-- PROBLEM DETAILS --
Copy out each line of the material in which the word "from" appears.

-- EXERCISE INPUTS --
------------------------------------
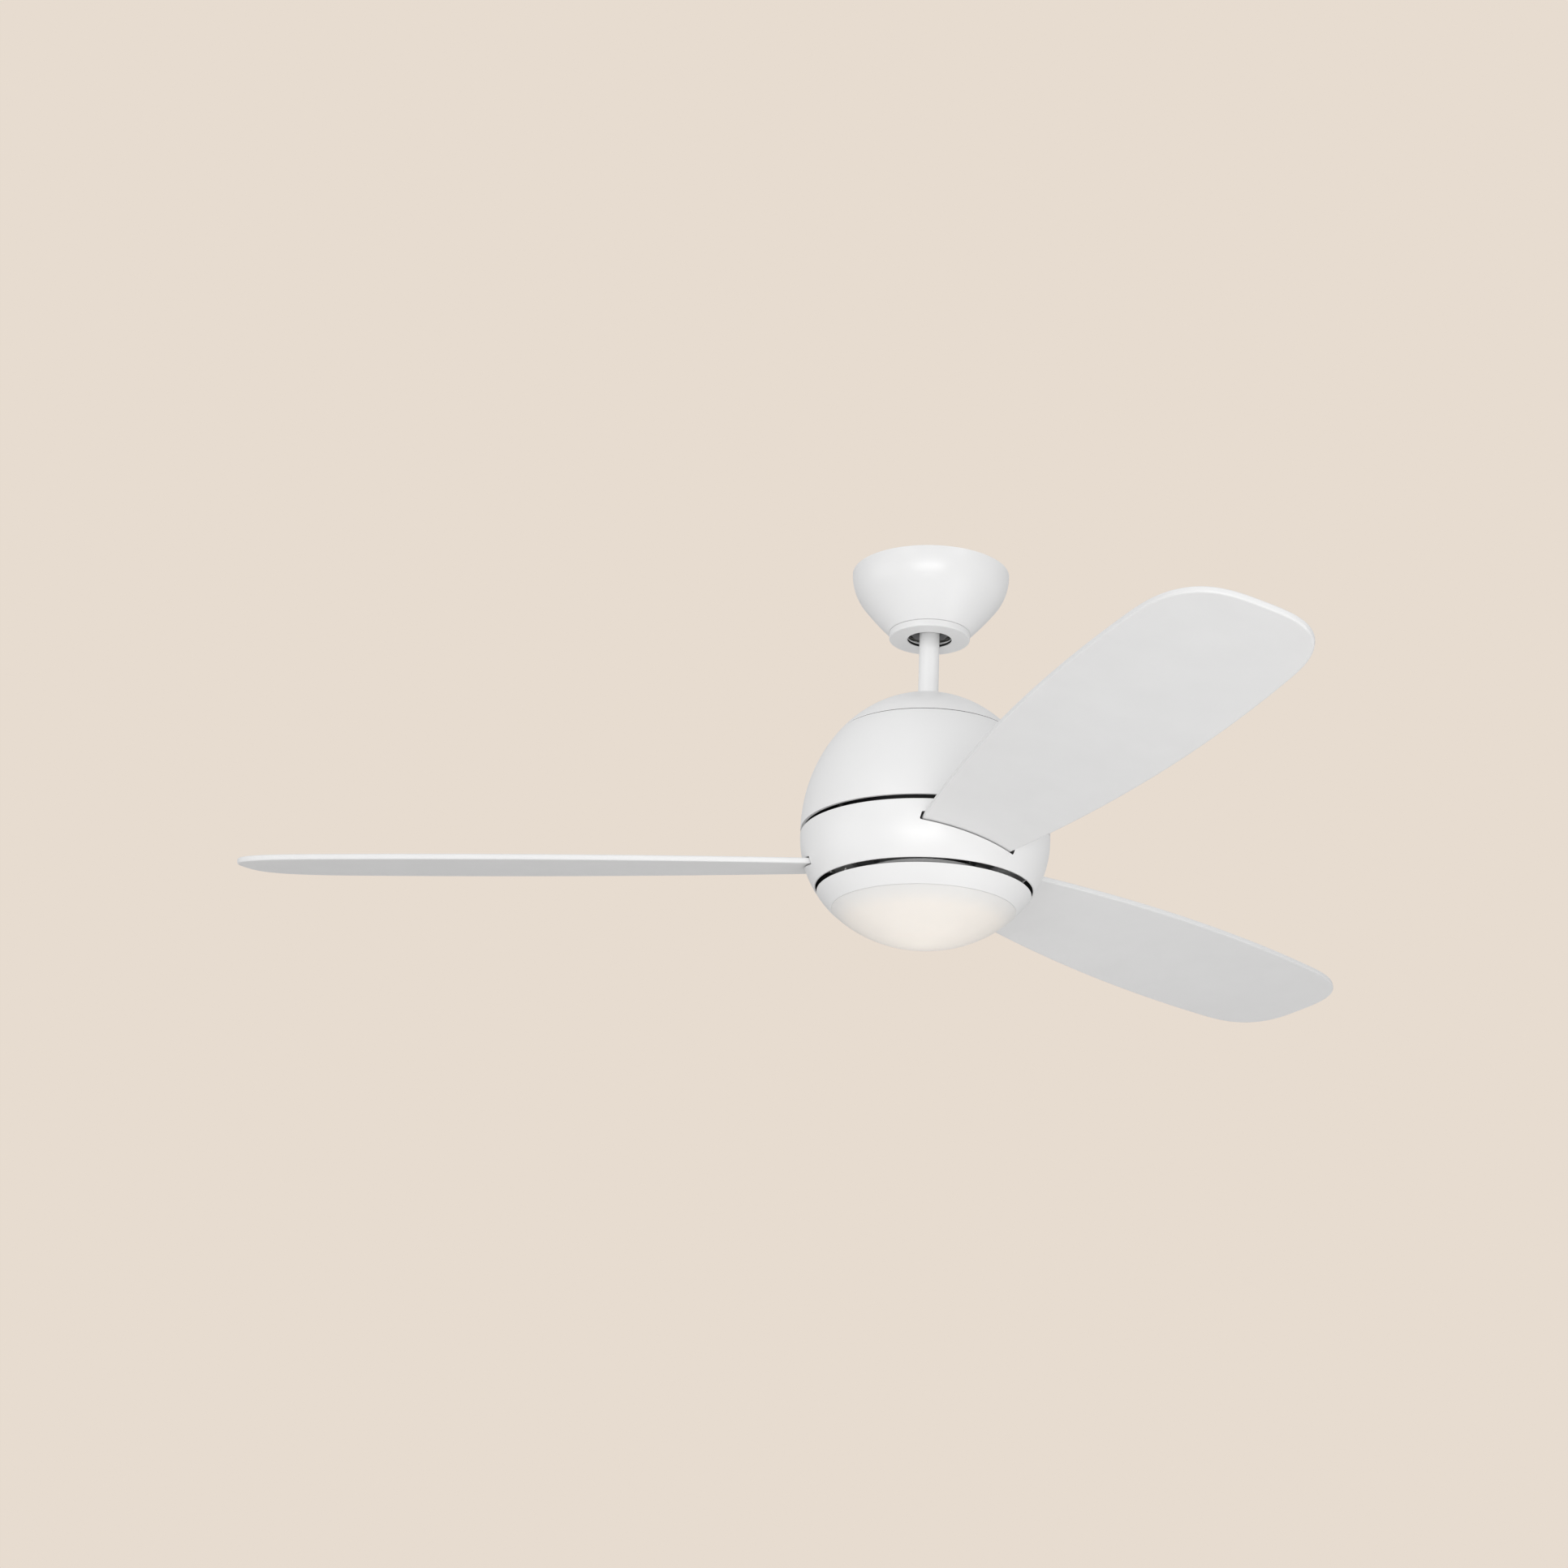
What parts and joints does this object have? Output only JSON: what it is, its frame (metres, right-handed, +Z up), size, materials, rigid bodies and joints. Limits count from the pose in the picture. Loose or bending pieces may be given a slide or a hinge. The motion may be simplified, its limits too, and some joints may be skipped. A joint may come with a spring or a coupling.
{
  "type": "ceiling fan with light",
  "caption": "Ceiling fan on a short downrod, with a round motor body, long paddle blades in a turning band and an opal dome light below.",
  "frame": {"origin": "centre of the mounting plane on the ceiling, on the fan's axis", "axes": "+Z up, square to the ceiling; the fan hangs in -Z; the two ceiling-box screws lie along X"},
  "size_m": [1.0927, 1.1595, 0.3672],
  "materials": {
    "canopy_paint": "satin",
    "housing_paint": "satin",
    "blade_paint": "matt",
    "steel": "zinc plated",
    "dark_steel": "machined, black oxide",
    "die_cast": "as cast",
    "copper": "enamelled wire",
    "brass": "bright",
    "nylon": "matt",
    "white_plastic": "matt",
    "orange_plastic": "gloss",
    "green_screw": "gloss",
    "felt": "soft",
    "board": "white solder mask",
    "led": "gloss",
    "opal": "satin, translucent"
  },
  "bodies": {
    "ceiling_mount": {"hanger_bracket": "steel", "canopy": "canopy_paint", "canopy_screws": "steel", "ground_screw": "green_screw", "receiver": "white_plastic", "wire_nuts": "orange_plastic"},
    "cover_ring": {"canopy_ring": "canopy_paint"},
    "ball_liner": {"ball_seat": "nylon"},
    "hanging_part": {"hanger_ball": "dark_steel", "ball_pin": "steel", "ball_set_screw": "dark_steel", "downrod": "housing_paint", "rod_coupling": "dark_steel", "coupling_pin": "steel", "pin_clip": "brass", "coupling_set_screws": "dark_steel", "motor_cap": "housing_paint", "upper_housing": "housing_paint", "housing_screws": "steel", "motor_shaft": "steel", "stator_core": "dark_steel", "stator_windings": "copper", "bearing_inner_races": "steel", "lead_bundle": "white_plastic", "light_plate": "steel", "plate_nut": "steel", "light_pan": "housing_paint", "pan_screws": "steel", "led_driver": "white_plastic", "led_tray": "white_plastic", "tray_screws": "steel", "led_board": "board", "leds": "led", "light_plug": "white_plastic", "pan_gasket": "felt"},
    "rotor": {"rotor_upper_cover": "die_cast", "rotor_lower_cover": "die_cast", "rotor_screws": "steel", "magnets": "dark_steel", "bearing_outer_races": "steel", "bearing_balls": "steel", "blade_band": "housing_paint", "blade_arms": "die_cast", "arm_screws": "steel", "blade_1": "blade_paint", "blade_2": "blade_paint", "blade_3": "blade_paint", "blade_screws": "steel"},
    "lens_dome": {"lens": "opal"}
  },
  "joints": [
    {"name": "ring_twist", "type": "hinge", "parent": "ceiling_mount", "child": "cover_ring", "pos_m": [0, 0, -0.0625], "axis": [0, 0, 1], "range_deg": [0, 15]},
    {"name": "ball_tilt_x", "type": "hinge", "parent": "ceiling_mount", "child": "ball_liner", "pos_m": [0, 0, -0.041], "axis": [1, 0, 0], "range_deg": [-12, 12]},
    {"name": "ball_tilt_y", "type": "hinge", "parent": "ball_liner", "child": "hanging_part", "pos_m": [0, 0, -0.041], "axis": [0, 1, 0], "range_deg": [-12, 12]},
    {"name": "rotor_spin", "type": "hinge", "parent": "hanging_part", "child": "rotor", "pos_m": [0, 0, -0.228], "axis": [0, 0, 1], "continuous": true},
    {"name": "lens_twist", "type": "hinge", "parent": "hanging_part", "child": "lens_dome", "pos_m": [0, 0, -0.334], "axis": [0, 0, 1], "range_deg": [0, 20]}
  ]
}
------------------------------------
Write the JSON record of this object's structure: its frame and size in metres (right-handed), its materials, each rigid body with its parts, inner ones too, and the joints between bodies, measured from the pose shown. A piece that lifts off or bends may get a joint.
------------------------------------
-- TASK RESULT --
What parts and joints does this object have? Output only JSON: what it is, its frame (metres, right-handed, +Z up), size, materials, rigid bodies and joints. Limits count from the pose in the picture. Loose or bending pieces may be given a slide or a hinge. The motion may be simplified, its limits too, and some joints may be skipped. A joint may come with a spring or a coupling.
Write the JSON record of this object's structure: its frame and size in metres (right-handed), its materials, each rigid body with its parts, inner ones too, and the joints between bodies, measured from the pose shown. A piece that lifts off or bends may get a joint.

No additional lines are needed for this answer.